The report issued on Thursday by the president’s cancer panel, titled Reducing Environmental Cancer Risk, called for a broad new federal chemicals controls programme based on the precautionary principle, saying that suspect chemicals should be banned even if there were no clear proof that they harmed human health.

Thun, quoted on the ACS Web site, said: “Unfortunately, the perspective of the report is unbalanced by its implication that pollution is the major cause of cancer, and by its dismissal of cancer prevention efforts aimed at the major known causes of cancer”, such as tobacco and alcohol use, obesity, hormones, infections and sunlight.

“The report is most provocative when it restates hypotheses as if they were established facts,” Thun said.
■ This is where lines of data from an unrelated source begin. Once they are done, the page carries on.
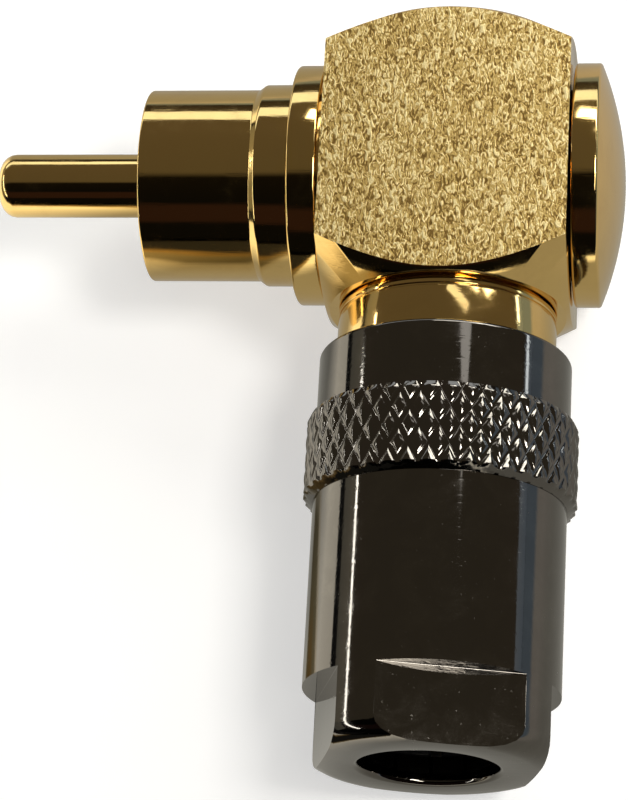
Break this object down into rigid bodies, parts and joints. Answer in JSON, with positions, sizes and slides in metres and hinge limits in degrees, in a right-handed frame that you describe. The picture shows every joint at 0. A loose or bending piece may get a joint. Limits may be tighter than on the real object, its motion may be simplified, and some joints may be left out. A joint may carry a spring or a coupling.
{
  "type": "right-angle rca plug",
  "caption": "Right-angle coaxial plug with a gilt contact pin and sleeve, a square elbow with a screw cap, and a knurled screw-on cable barrel.",
  "frame": {"origin": "on the contact pin's axis, in the plane of the contact sleeve's mouth", "axes": "-X the way the pin points, -Y the way the cable leaves the barrel, +Z out of the frosted front of the elbow; the plug lies on its back, as in the picture taken from above"},
  "size_m": [0.0315, 0.0368, 0.0132],
  "materials": {
    "gold_plate": "gold plated and polished",
    "frosted_gold": "gold plated, front face blasted",
    "black_chrome": "dark plated and polished",
    "white_insulator": "turned, waxy",
    "liner_plastic": "smooth",
    "collet_plastic": "moulded"
  },
  "bodies": {
    "elbow": {"elbow_body": "frosted_gold", "contact_sleeve": "gold_plate", "centre_pin": "gold_plate", "front_insulator": "white_insulator", "tail_insulator": "white_insulator", "neck_tube": "gold_plate", "ground_lug": "gold_plate"},
    "clamp_carriage": {"barrel_liner": "liner_plastic", "thrust_ring": "white_insulator", "cable_collet": "collet_plastic"},
    "barrel": {"barrel": "black_chrome"},
    "cap_carriage": {"cap_insulator": "white_insulator"},
    "end_cap": {"end_cap": "gold_plate"}
  },
  "joints": [
    {"name": "clamp_travel", "type": "slide", "parent": "elbow", "child": "clamp_carriage", "axis": [0, -1, 0], "range_m": [0, 0.0045]},
    {"name": "barrel_screw", "type": "hinge", "parent": "clamp_carriage", "child": "barrel", "pos_m": [0.01515, -0.02, 0], "axis": [0, -1, 0], "range_deg": [0, 2160]},
    {"name": "cap_travel", "type": "slide", "parent": "elbow", "child": "cap_carriage", "axis": [1, 0, 0], "range_m": [0, 0.00225]},
    {"name": "cap_screw", "type": "hinge", "parent": "cap_carriage", "child": "end_cap", "pos_m": [0.02, 0, 0], "axis": [1, 0, 0], "range_deg": [0, 1080]}
  ],
  "couplings": [
    {"joint": "barrel_screw", "follows": "clamp_travel", "rad_per_m": 8377.6},
    {"joint": "cap_screw", "follows": "cap_travel", "rad_per_m": 8377.6}
  ]
}
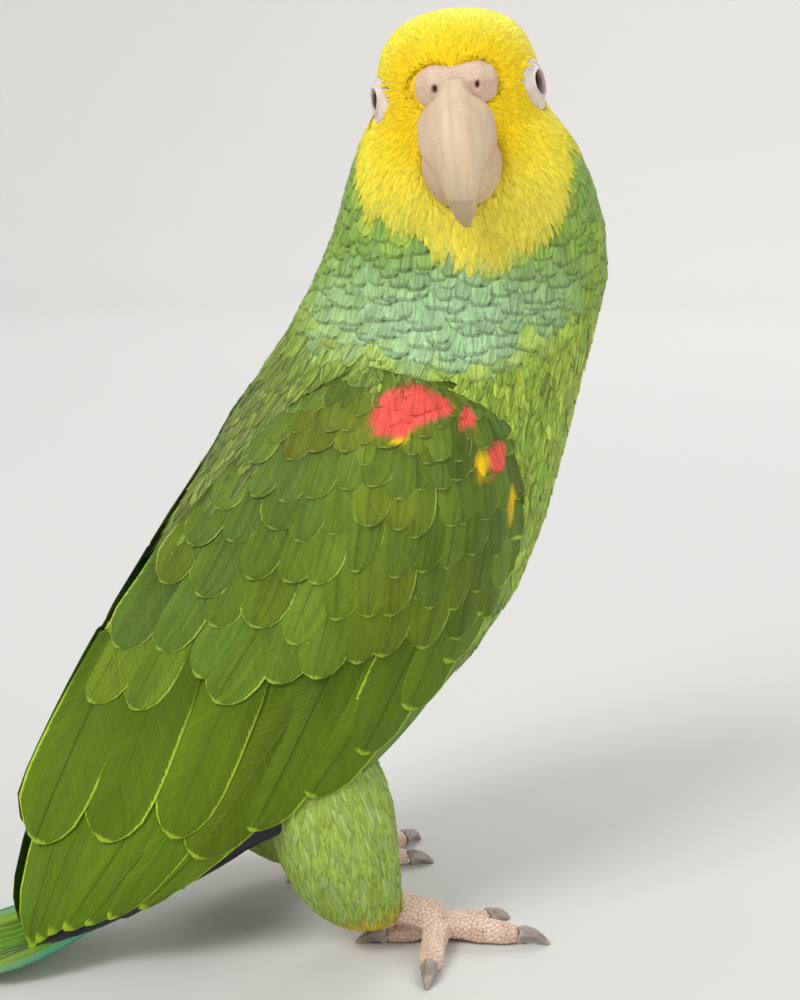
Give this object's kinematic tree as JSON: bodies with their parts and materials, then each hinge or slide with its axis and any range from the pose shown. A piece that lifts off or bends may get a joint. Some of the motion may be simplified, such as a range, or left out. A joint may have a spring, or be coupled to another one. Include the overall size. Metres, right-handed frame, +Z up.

“For example, its conclusion that ‘the true burden of environmentally (ie pollution) induced cancer has been grossly underestimated’ does not represent scientific consensus,” Thun said, adding: “Rather, it reflects one side of a scientific debate that has continued for almost 30 years.”

ACC’s Jensen said that the council “supports the comments of the American Cancer Society that express concern about the lack of balance in the report, as it apparently underemphasises prevention efforts - the type of healthier living that is enabled by the products of chemistry”.

He said the council believed that existing laws governing chemicals in commerce have been protective of human health and the environment, although the chemicals trade group “strongly supports improvements that reflect advances in science over the past few decades”.

SOCMA’s Allmond said that while the president’s cancer panel rightfully represented one point of view as Congress works to modernise the Toxic Substances Control Act (TSCA), the White House group’s findings could not be viewed “as the leading scientific source or opinion”.

Allmond also was critical of source materials and authorities used by the panel in compiling its report.

“We’re concerned that the report claims to be based on input from industry, yet the report’s list of participating entities contradicts this claim,” he said.

“The list of contributors includes a narrow group of academics and advocates of strict government regulation in this area, which seems to undermine the credibility of it being inclusive,” Allmond said.

The cancer panel had claimed in its report that it had taken testimony from 45 invited experts from academia, government, advocacy groups and industry.